Direct connections are better, since they are faster and less expensive
for the relay operator. If there are any potentially-viable direct
connection hints available, the Transit instance will wait a few seconds
before attempting to use the relay. If it has no viable direct hints, it
will start using the relay right away. This prefers direct connections,
but doesn’t introduce completely unnecessary stalls.

The Transit client can attempt connections to multiple relays, and uses
the first one that passes negotiation. Each side combines a
locally-configured hostname/port (usually “baked in” to the application,
and hosted by the application author) with additional hostname/port
pairs that come from the peer. This way either side can suggest the
relays to use. The ``wormhole`` application accepts a
``--transit-helper tcp:myrelay.example.org:12345`` command-line option
to supply an additional relay. The connection hints provided by the
Transit instance include the locally-configured relay, along with the
dynamically-determined direct hints. Both should be delivered to the
peer.

API
---

The Transit API uses Twisted and returns Deferreds for any call that
cannot be handled immediately.
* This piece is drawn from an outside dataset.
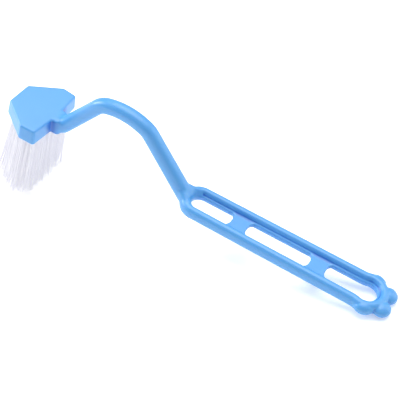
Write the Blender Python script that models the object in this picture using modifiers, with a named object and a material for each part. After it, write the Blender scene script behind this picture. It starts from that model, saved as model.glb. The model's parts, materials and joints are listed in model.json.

The complete example is here:

.. code:: python

   from twisted.internet.defer import inlineCallbacks
   from wormhole.transit import TransitSender

   @inlineCallbacks
   def do_transit():
       s = TransitSender("tcp:relayhost.example.org:12345")
       my_connection_hints = yield s.get_connection_hints()
       # (send my hints via wormhole)
       # (get their hints via wormhole)
       s.add_connection_hints(their_connection_hints)
       key = w.derive_key(application_id + "/transit-key")
       s.set_transit_key(key)
       rp = yield s.connect()
       rp.send_record(b"my first record")
       their_record = yield rp.receive_record()
       rp.send_record(b"Greatest Hits)
       other = yield rp.receive_record()
       yield rp.close()

First, create a Transit instance, giving it the connection information
of the “baked-in” transit relay. The application must know whether it
should use a Sender or a Receiver:

.. code:: python

   from wormhole.transit import TransitSender
   s = TransitSender(baked_in_relay)

Next, ask the Transit for its direct and relay hints. This should be
delivered to the other side via a Wormhole message (i.e. add them to a
dict, serialize it with JSON, send the result as a message with
``wormhole.send()``). The ``get_connection_hints`` method returns a
Deferred, so in the example we use ``@inlineCallbacks`` to ``yield`` the
result.

.. code:: python

   my_connection_hints = yield s.get_connection_hints()
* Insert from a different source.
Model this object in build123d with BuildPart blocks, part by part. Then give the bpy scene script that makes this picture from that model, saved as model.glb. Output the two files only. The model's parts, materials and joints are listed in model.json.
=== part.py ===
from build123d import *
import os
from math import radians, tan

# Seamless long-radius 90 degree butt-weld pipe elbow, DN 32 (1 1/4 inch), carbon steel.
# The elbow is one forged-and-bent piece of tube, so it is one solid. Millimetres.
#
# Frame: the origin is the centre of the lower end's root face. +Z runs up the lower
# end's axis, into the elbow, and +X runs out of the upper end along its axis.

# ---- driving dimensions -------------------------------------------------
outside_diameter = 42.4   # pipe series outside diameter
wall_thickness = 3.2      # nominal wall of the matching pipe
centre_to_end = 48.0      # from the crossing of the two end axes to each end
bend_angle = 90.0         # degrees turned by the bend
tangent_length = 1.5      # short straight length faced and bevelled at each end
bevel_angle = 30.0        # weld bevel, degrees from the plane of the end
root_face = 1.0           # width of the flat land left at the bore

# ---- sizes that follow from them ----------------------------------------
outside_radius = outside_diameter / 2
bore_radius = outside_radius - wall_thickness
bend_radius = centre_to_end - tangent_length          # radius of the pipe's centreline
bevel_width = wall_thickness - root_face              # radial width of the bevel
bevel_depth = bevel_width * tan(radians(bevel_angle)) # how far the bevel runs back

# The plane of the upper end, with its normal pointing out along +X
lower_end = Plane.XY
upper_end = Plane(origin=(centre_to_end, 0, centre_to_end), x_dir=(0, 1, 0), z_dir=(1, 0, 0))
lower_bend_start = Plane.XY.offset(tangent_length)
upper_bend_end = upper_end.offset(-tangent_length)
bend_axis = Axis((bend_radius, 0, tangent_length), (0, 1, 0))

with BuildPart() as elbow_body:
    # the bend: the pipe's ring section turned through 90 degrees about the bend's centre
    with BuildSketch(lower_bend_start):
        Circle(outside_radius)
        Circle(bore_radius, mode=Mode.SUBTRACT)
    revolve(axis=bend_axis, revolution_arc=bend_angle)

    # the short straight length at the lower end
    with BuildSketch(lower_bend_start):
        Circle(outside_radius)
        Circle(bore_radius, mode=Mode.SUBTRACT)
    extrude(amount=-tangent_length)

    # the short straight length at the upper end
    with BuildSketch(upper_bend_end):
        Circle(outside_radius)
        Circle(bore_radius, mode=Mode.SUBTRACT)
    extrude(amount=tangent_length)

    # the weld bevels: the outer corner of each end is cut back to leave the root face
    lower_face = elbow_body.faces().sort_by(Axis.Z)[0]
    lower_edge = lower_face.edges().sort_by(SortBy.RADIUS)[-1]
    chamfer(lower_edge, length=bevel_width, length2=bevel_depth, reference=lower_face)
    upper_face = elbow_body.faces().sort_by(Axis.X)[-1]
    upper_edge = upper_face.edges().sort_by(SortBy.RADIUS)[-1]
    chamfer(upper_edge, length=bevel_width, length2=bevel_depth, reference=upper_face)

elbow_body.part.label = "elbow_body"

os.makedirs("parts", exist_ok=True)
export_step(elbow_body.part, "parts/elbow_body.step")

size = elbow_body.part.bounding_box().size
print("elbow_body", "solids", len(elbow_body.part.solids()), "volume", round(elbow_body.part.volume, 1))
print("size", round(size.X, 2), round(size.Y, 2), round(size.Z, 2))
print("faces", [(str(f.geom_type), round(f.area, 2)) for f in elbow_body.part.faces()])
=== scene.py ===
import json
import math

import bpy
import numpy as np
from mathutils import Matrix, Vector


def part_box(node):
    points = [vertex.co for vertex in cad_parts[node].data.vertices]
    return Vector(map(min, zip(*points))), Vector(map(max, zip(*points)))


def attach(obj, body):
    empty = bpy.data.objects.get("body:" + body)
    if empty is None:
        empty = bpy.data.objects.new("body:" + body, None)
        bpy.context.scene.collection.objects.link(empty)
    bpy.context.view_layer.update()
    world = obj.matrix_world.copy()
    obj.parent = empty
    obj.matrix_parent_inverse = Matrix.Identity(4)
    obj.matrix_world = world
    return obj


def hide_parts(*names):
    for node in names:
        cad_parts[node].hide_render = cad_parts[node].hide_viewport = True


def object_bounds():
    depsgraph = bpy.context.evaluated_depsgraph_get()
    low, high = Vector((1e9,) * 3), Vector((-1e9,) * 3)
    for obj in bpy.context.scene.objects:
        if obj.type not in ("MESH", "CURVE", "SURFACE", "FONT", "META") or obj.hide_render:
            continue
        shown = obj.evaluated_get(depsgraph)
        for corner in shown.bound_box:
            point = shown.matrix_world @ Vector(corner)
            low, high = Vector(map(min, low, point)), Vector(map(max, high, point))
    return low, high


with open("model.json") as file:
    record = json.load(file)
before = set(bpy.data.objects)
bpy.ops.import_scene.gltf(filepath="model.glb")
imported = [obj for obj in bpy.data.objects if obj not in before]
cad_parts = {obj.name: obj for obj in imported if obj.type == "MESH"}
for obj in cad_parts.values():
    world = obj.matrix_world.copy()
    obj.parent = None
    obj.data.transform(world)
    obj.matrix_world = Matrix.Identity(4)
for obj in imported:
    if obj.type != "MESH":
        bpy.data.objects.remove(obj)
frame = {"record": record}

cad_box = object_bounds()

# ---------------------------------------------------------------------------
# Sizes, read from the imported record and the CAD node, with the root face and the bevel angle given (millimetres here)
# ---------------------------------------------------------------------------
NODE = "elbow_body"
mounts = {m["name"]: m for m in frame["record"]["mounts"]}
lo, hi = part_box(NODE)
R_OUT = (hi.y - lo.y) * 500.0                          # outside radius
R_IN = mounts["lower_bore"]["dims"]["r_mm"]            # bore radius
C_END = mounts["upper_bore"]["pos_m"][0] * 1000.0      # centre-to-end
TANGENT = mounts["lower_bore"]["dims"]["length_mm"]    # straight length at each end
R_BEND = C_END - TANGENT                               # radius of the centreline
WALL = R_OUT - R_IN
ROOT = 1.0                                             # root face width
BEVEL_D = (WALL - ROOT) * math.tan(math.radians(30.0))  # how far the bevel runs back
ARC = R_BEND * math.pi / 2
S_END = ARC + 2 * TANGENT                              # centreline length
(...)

Then, perform the Wormhole exchange, which ought to give you the direct
and relay hints of the other side. Tell your Transit instance about
their hints.

.. code:: python

   s.add_connection_hints(their_connection_hints)

Then use ``wormhole.derive_key()`` to obtain a shared key for Transit
purposes, and tell your Transit about it. Both sides must use the same
derivation string, and this string must not be used for any other
purpose, but beyond that it doesn’t much matter what the exact
derivation string is. The key is secret, of course.

.. code:: python

   key = w.derive_key(application_id + "/transit-key")
   s.set_transit_key(key)

Finally, tell the Transit instance to connect. This returns a Deferred
that will yield a “record pipe” object, on which records can be sent and
received. If no connection can be established within a timeout (defaults
to 30 seconds), ``connect()`` will signal a Failure instead. The pipe
can be closed with ``close()``, which returns a Deferred that fires when
all data has been flushed.

.. code:: python

   rp = yield s.connect()
   rp.send_record(b"my first record")
   their_record = yield rp.receive_record()
   rp.send_record(b"Greatest Hits)
   other = yield rp.receive_record()
   yield rp.close()

Records can be sent and received in arbitrary order (you are not limited
to taking turns).

The record-pipe object also implements the ``IConsumer``/``IProducer``
protocols for **bytes**, which means you can transfer a file by wiring
up a file reader as a Producer. Each chunk of bytes that the Producer
generates will be put into a single record. The Consumer interface works
the same way. This enables backpressure and flow-control: if the far end
(or the network) cannot keep up with the stream of data, the sender will
wait for them to catch up before filling buffers without bound.